BEGIN
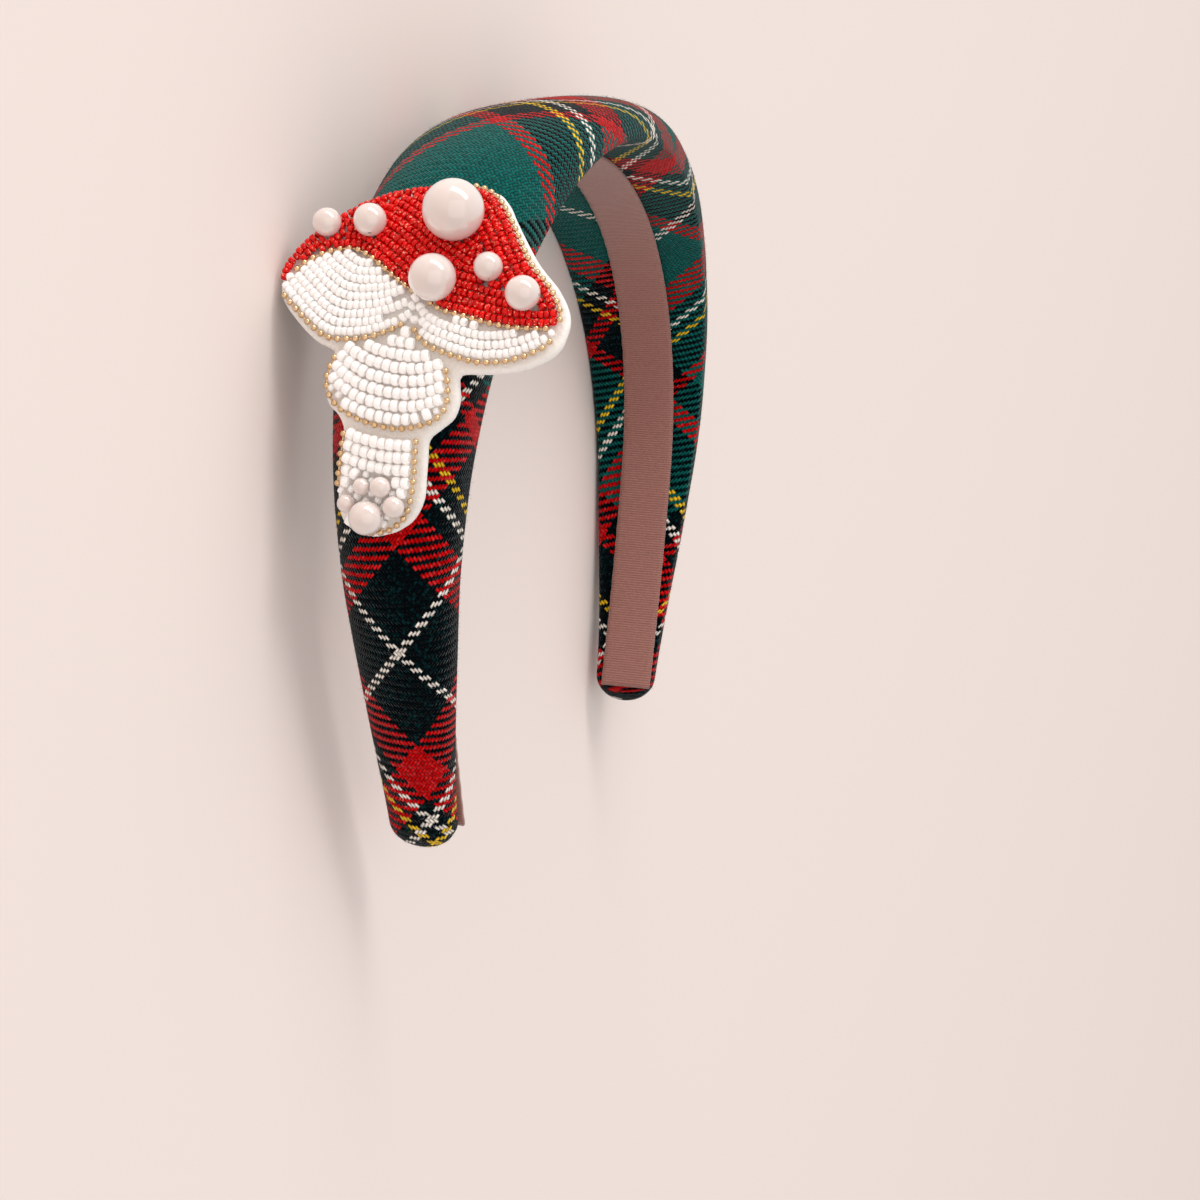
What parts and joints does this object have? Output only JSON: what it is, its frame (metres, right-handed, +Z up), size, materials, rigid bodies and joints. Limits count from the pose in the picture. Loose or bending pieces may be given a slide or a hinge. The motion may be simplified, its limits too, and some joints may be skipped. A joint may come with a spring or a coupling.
{
  "type": "padded headband",
  "caption": "Padded crescent headband covered in bias-cut tartan wool, with a beaded felt toadstool on the wearer's right side and a ribbon lining.",
  "frame": {"origin": "centre of the bounding box's bottom, on the surface the headband lies on", "axes": "+Z up: the headband lies on its back edge, so +Z runs from the wearer's back to the front; -X towards the crown; -Y towards the wearer's right side, which carries the toadstool"},
  "size_m": [0.141, 0.1824, 0.0577],
  "materials": {
    "tartan": "twill-woven wool tartan in green, navy and red with white and yellow lines",
    "lining": "soft pink ribbon",
    "felt": "white wool felt",
    "red_beads": "red glass seed beads with a silvered hole",
    "white_beads": "white lustre glass seed beads",
    "gold": "pale gold plated ball chain",
    "pearl": "imitation pearl"
  },
  "bodies": {
    "root": {"band": "tartan", "lining": "lining", "felt_backing": "felt", "cap_beads": "red_beads", "gill_left": "white_beads", "gill_right": "white_beads", "skirt_beads": "white_beads", "stem_beads": "white_beads", "gold_cap": "gold", "gold_gill_left": "gold", "gold_gill_right": "gold", "gold_brim_left": "gold", "gold_brim_right": "gold", "gold_skirt": "gold", "gold_stem": "gold", "cap_pearl_1": "pearl", "cap_pearl_2": "pearl", "cap_pearl_3": "pearl", "cap_pearl_4": "pearl", "cap_pearl_5": "pearl", "cap_pearl_6": "pearl", "stem_pearl_1": "pearl", "stem_pearl_2": "pearl", "stem_pearl_3": "pearl", "stem_pearl_4": "pearl", "stem_pearl_5": "pearl"}
  },
  "joints": []
}
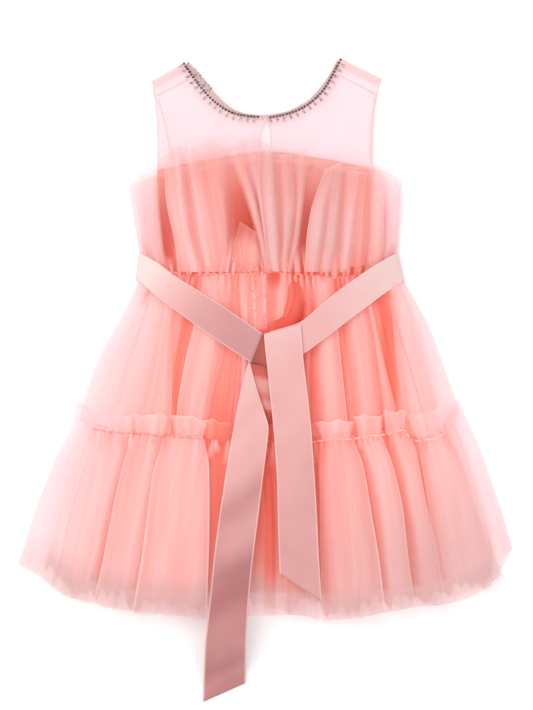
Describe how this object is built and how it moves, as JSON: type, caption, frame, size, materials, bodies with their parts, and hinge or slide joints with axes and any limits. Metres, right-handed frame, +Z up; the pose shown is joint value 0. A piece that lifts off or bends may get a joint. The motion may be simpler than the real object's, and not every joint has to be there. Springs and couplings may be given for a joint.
{
  "type": "toddler party dress",
  "caption": "Sleeveless tulle party dress laid flat, back side up: sheer yoke, gathered ruffle bodice, tiered skirt and a satin sash tied at the back.",
  "frame": {"origin": "on the surface the dress lies on, under the middle of its outline", "axes": "+Y towards the neck, +X to the right of the picture, +Z up off the surface"},
  "size_m": [0.446, 0.58, 0.0324],
  "materials": {
    "sheer": "sheer organza",
    "tulle": "fine net",
    "lining": "satin",
    "ribbon": "satin",
    "bead": "gloss",
    "stones": "faceted"
  },
  "bodies": {
    "root": {"front_yoke": "sheer", "back_yoke_left": "sheer", "back_yoke_right": "sheer", "neck_binding_left": "sheer", "neck_binding_right": "sheer", "button": "bead", "front_bodice_lining": "lining", "back_bodice_lining_left": "lining", "back_bodice_lining_right": "lining", "front_skirt_lining": "lining", "back_skirt_lining": "lining", "front_ruffle": "tulle", "back_ruffle_inner_left": "tulle", "back_ruffle_inner_right": "tulle", "back_ruffle_left": "tulle", "back_ruffle_right": "tulle", "front_upper_tier": "tulle", "back_upper_tier": "tulle", "zip_placket": "lining", "front_lower_tier": "tulle", "back_lower_tier": "tulle", "sash_front": "ribbon", "sash_left_band": "ribbon", "sash_right_band": "ribbon", "sash_knot": "ribbon", "sash_left_tail": "ribbon", "sash_right_tail": "ribbon"}
  },
  "joints": []
}
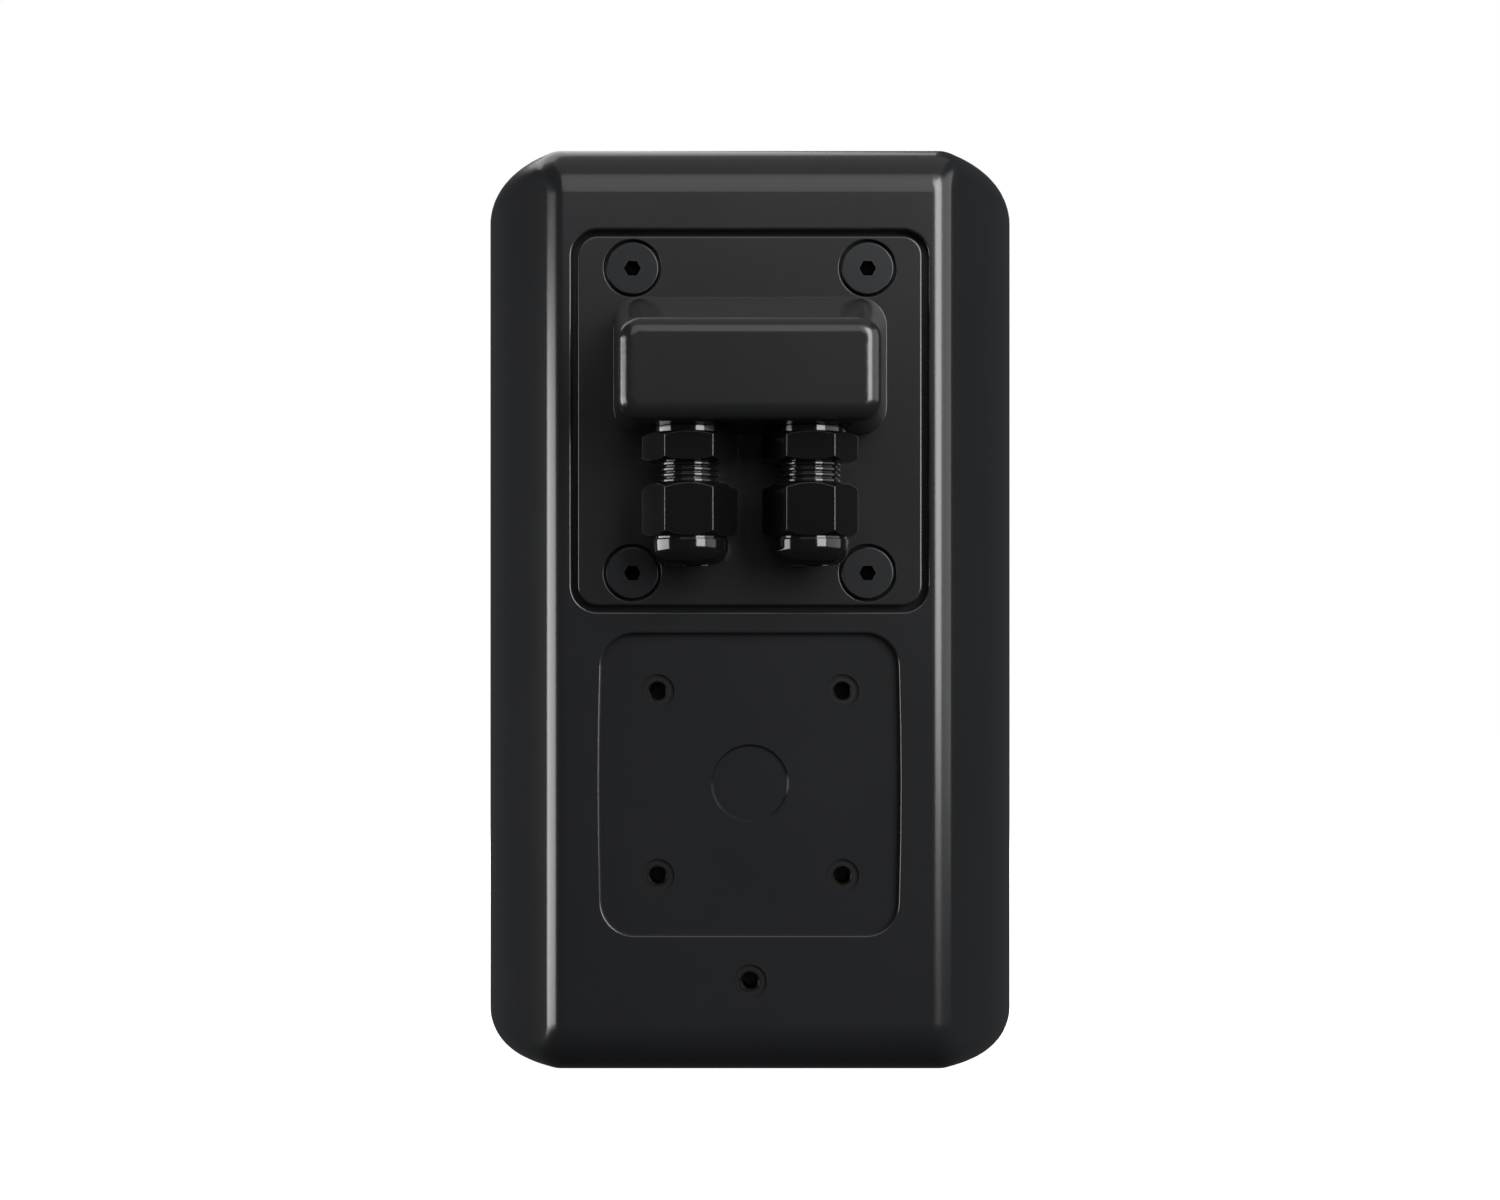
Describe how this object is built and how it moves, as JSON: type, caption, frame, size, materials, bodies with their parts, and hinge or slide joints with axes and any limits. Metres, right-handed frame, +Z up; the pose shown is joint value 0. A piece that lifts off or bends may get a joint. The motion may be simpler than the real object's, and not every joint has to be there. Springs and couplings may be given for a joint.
{
  "type": "wall loudspeaker",
  "caption": "Weatherproof two-way wall loudspeaker with a curved moulded cabinet, a hooded rear terminal cover with downward cable glands, and a threaded recess for a wall bracket.",
  "frame": {"origin": "under the middle of the object, on the surface that the flat bottom stands on", "axes": "+Z up, +X across the width, -Y out of the grille, +Y out of the flat back"},
  "size_m": [0.152, 0.164, 0.251],
  "materials": {
    "cabinet_plastic": "charcoal moulded plastic with a fine satin texture",
    "cover_plastic": "charcoal moulded plastic, slightly smoother than the cabinet",
    "gland_plastic": "glossy black polyamide",
    "seal_rubber": "matt black rubber",
    "screw_black": "satin black coated steel",
    "black_steel": "blackened steel",
    "plated_steel": "zinc-plated steel",
    "insert_metal": "dulled brass",
    "grille_steel": "powder-coated perforated steel",
    "grille_cloth": "open black acoustic cloth",
    "basket_steel": "black painted pressed steel",
    "ferrite": "dull ground ferrite",
    "surround_rubber": "smooth black rubber",
    "spider_cloth": "resin-treated woven cloth",
    "cone_paper": "pressed black paper pulp",
    "copper": "enamelled copper wire",
    "driver_plastic": "black moulded plastic",
    "dome_cloth": "coated silk",
    "board_laminate": "green glass-fibre board",
    "capacitor_film": "yellow film tape",
    "resistor_ceramic": "off-white cement",
    "core_steel": "stacked varnished laminations",
    "winding_tape": "amber insulating tape",
    "wadding": "white polyester wadding",
    "cup_plastic": "black moulded plastic",
    "block_plastic": "light grey moulded plastic",
    "knob_plastic": "red moulded plastic",
    "lead_sleeve": "dark red insulated wire"
  },
  "bodies": {
    "cabinet": {"rear_cabinet": "cabinet_plastic", "front_baffle": "cabinet_plastic", "baffle_gasket": "seal_rubber", "baffle_screws": "black_steel", "grille": "grille_steel", "grille_cloth": "grille_cloth", "woofer_basket": "basket_steel", "woofer_terminals": "board_laminate", "woofer_gasket": "seal_rubber", "woofer_top_plate": "plated_steel", "woofer_magnet": "ferrite", "woofer_pole_plate": "plated_steel", "woofer_screws": "black_steel", "woofer_surround": "surround_rubber", "woofer_spider": "spider_cloth", "tweeter_faceplate": "driver_plastic", "tweeter_front_plate": "plated_steel", "tweeter_magnet": "ferrite", "tweeter_screws": "black_steel", "left_port_tube": "driver_plastic", "right_port_tube": "driver_plastic", "crossover_board": "board_laminate", "board_screws": "plated_steel", "crossover_inductor": "copper", "crossover_capacitors": "capacitor_film", "crossover_resistor": "resistor_ceramic", "transformer_core": "core_steel", "transformer_winding": "winding_tape", "damping_wadding": "wadding", "terminal_cup": "cup_plastic", "cup_screws": "black_steel", "terminal_block": "block_plastic", "terminal_screws": "plated_steel", "tap_switch": "cup_plastic", "cover_gasket": "seal_rubber", "terminal_cover": "cover_plastic", "cover_screws": "screw_black", "cover_inserts": "insert_metal", "bracket_inserts": "insert_metal", "safety_insert": "insert_metal", "supply_leads": "lead_sleeve", "woofer_leads": "lead_sleeve", "tweeter_leads": "lead_sleeve", "left_gland_washer": "gland_plastic", "left_gland_body": "gland_plastic", "left_gland_lock_nut": "gland_plastic", "right_gland_washer": "gland_plastic", "right_gland_body": "gland_plastic", "right_gland_lock_nut": "gland_plastic"},
    "woofer_cone": {"woofer_cone": "cone_paper", "woofer_dust_cap": "cone_paper", "woofer_voice_coil": "copper"},
    "tweeter_dome": {"tweeter_dome": "dome_cloth"},
    "tap_knob": {"tap_knob": "knob_plastic"},
    "left_gland_clamp": {"left_gland_claw": "gland_plastic", "left_gland_seal": "seal_rubber"},
    "left_gland_nut": {"left_gland_nut": "gland_plastic"},
    "right_gland_clamp": {"right_gland_claw": "gland_plastic", "right_gland_seal": "seal_rubber"},
    "right_gland_nut": {"right_gland_nut": "gland_plastic"}
  },
  "joints": [
    {"name": "woofer_excursion", "type": "slide", "parent": "cabinet", "child": "woofer_cone", "axis": [0, -1, 0], "range_m": [-0.003, 0.003], "stiffness_N_per_m": 1260, "deforming": ["woofer_surround", "woofer_spider"]},
    {"name": "tweeter_excursion", "type": "slide", "parent": "cabinet", "child": "tweeter_dome", "axis": [0, -1, 0], "range_m": [-0.0003, 0.0003], "stiffness_N_per_m": 2000},
    {"name": "tap_selector_turn", "type": "hinge", "parent": "cabinet", "child": "tap_knob", "pos_m": [0, 0.021, 0.1882], "axis": [0, 1, 0], "range_deg": [0, 120]},
    {"name": "left_gland_travel", "type": "slide", "parent": "cabinet", "child": "left_gland_clamp", "axis": [0, 0, 1], "range_m": [-0.002, 0.005]},
    {"name": "left_gland_turn", "type": "hinge", "parent": "left_gland_clamp", "child": "left_gland_nut", "pos_m": [0.016, 0.063, 0.15], "axis": [0, 0, 1], "range_deg": [-480.5, 1200.5]},
    {"name": "right_gland_travel", "type": "slide", "parent": "cabinet", "child": "right_gland_clamp", "axis": [0, 0, 1], "range_m": [-0.002, 0.005]},
    {"name": "right_gland_turn", "type": "hinge", "parent": "right_gland_clamp", "child": "right_gland_nut", "pos_m": [-0.016, 0.063, 0.15], "axis": [0, 0, 1], "range_deg": [-480.5, 1200.5]}
  ],
  "couplings": [
    {"joint": "left_gland_turn", "follows": "left_gland_travel", "rad_per_m": 4188.8},
    {"joint": "right_gland_turn", "follows": "right_gland_travel", "rad_per_m": 4188.8}
  ]
}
END
What is asked: In the listing above, find each line with the word "from" and copy it.

The result:
What parts and joints does this object have? Output only JSON: what it is, its frame (metres, right-handed, +Z up), size, materials, rigid bodies and joints. Limits count from the pose in the picture. Loose or bending pieces may be given a slide or a hinge. The motion may be simplified, its limits too, and some joints may be skipped. A joint may come with a spring or a coupling.
  "frame": {"origin": "centre of the bounding box's bottom, on the surface the headband lies on", "axes": "+Z up: the headband lies on its back edge, so +Z runs from the wearer's back to the front; -X towards the crown; -Y towards the wearer's right side, which carries the toadstool"},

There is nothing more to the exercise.